Effective Rates in the Phaseout Zone
| Income Type | Stated AMT Rate | Effective Rate in Phaseout |
|---|---|---|
| Ordinary income (26% bracket) | 26% | ~39% |
| Ordinary income (28% bracket) | 28% | ~42% |
| Long-term capital gains | 20% | ~34% |
Each additional $1 of income in the phaseout range reduces the exemption by $0.50, effectively adding 50% of the AMT rate on top of the stated rate.
Key Strategies
| Strategy | How It Helps |
|---|---|
| Income timing | Accelerate income into 2025 (25% phaseout) or defer to years outside the phaseout range |
| ISO exercise spreading | Spread exercises across years to keep AMTI below phaseout thresholds |
| Maximize retirement contributions | 401(k)/403(b)/IRA contributions reduce AGI, helping keep AMTI below thresholds |
| Charitable giving timing | Charitable deductions are allowed for AMT — bunch donations into AMT-risk years |
Minimum Tax Credit (MTC)
AMT paid due to timing differences (ISOs, depreciation) generates a credit that can offset regular tax in future years.
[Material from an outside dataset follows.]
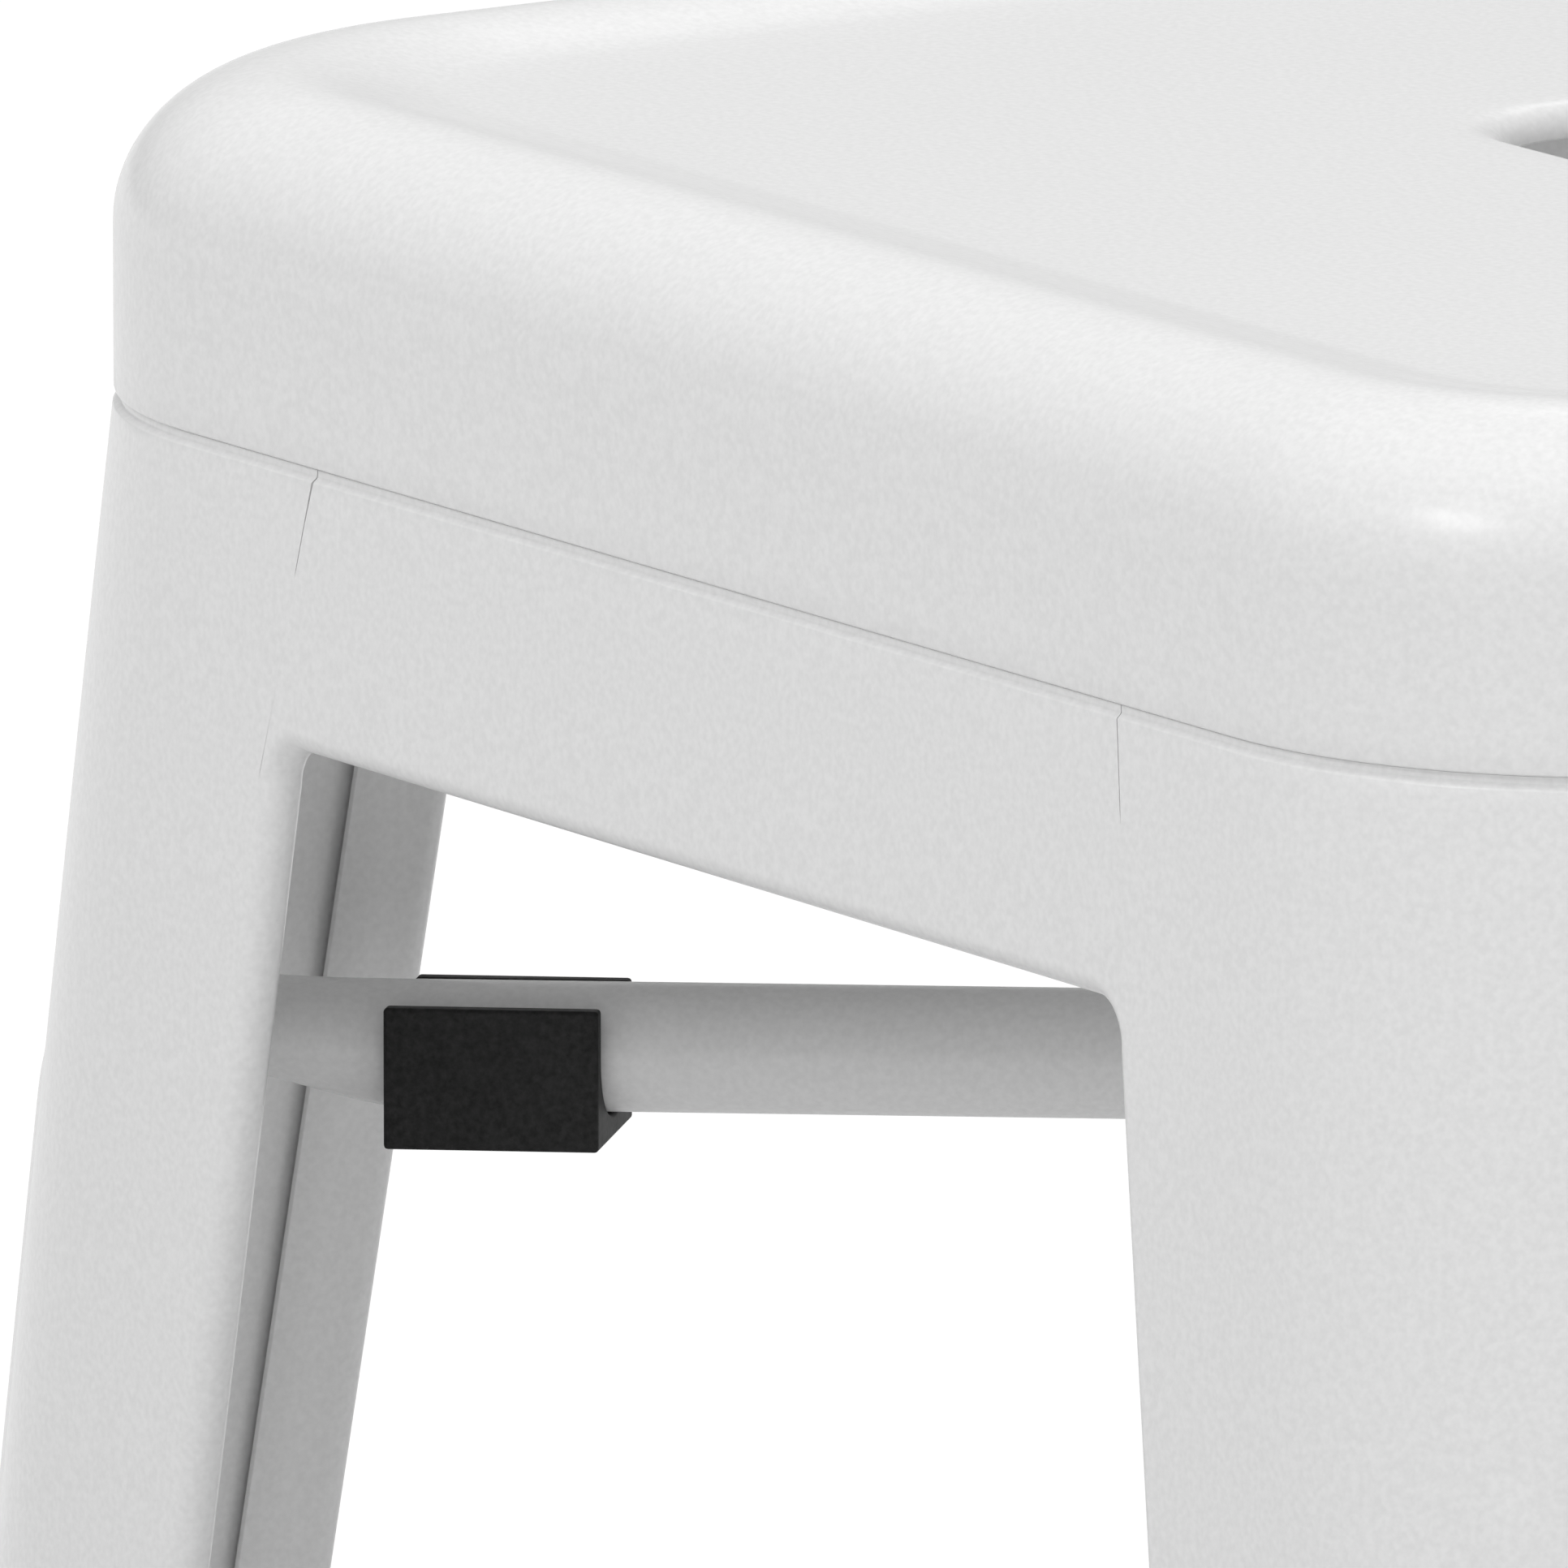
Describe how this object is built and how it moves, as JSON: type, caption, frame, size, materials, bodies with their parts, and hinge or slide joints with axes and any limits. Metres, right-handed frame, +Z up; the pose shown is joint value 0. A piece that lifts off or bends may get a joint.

The MTC carries forward indefinitely.
Model Before Acting
AMT calculations are complex, and the 2026 changes create new planning opportunities. Run projections for both 2025 and 2026 before making significant decisions about ISO exercises, income timing, or large transactions.
This content is for educational and informational purposes only and does not constitute financial, tax, or legal advice. Consult a qualified professional for guidance tailored to your situation.